All distances given in yards

==Tournaments hosted==

===Boys Amateur Championship===
Little Aston first hosted the Boys Amateur Championship in 1994 and subsequently hosted the matchplay tournament again in 2008 with the following results:

| No. | Year | Champion | Runner-up | Score |
|---|---|---|---|---|
| 1 | 1994 | ENG Christopher Smith | ENG Chris Rodgers | 2 & 1 |
| 2 | 2008 | POR Pedro Figueiredo | SCO Fraser McKenna | 39th Hole |

===Brabazon Trophy===
Little Aston hosted the Men's Open Amateur Stroke Play Championship for the Brabazon Trophy on 3 occasions between 1970 and 1994 with the following results:

| No. | Year | Champion | Score |
|---|---|---|---|
| 1 | 1970 | Peter Moody | 296 |
| 2 | 1979 | D. Long | 291 |
| 3 | 1994 | ENG Gary Harris | 280 |

===British Ladies Amateur Golf Championship===
The club hosted the British Ladies Amateur Golf Championship in 1998 with Kim Rostron of England beating Gwladys Nocera of France 4&3 in the final.

===British Masters===
The club has hosted the British Masters on 5 occasions between 1947 and 1969, for sponsorship reasons the tournament was known as the Dunlop Masters during this period and the results were:

| No. | Year | Champion | Score | Runner-up | Ref |
|---|---|---|---|---|---|
| 1 | 1947 | ENG Arthur Lees | 283 | AUS Norman Von Nida |  |
| 2 | 1955 | IRL Harry Bradshaw | 277 | ENG Henry Cotton |  |
| 3 | 1958 | ENG Harry Weetman | 276 | ZAF Bobby Locke |  |
| 4 | 1963 | ENG Bernard Hunt | 282 | ENG Ralph Moffitt |  |
| 5 | 1969 | ZAF Cobie Legrange | 281 | ENG Peter Butler |  |

===Daks Tournament===
Little Aston hosted the Daks Tournament on the European circuit in 1954 with Peter Alliss winning the event.

===Dunlop Tournament===
In 1951 Little Aston co-hosted the Dunlop Tournament with Sutton Coldfield Golf Club with Charlie Ward of South Africa winning the event.

===English Amateur===
The club has hosted the English Amateur on 4 occasions between 1927 and 2010 (co-hosting with Sutton Coldfield Golf Club in 2010), with the following results:

| No. | Year | Winner | Runner-up | Score |
|---|---|---|---|---|
| 1 | 1927 | Philip Perkins | J. B. Beddard | 2 & 1 |
| 2 | 1948 | Alan Helm | H. J. Roberts | 2 & 1 |
| 3 | 1985 | Roger Winchester | P. R. Robinson | 1 hole |
| 4 | 2010 | Tommy Fleetwood | Warren Harmston | 1 hole |

===Jacques Léglise Trophy===
Little Aston hosted the 1994 Jacques Léglise Trophy amateur boys' team golf competition between Great Britain & Ireland and the Continent of Europe, with Great Britain and Ireland winning 12½ – 2½.

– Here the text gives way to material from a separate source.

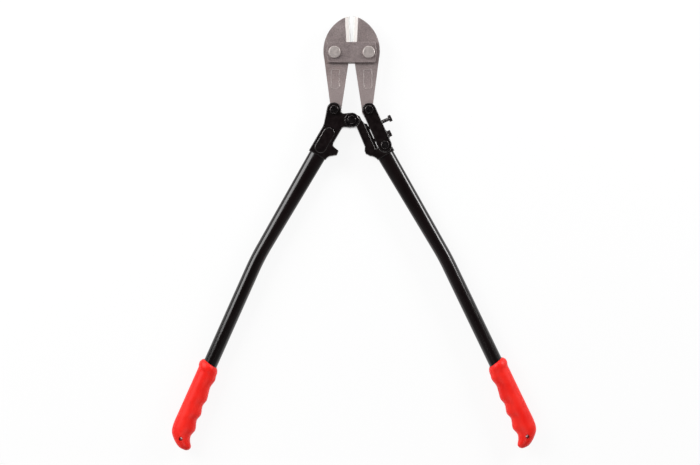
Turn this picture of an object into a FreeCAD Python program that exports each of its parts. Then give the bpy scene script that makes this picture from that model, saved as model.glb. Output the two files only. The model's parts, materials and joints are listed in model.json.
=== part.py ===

===Schweppes PGA Close Championship===
In 1962 the club hosted the Schweppes PGA Close Championship which is now the European Tour flagship BMW PGA Championship, the winner was Peter Alliss with a score of 287.

===Swallow-Penfold Tournament===
Little Aston hosted the Swallow-Penfold Tournament in 1966 with Welsh golfer Dave Thomas winning the event.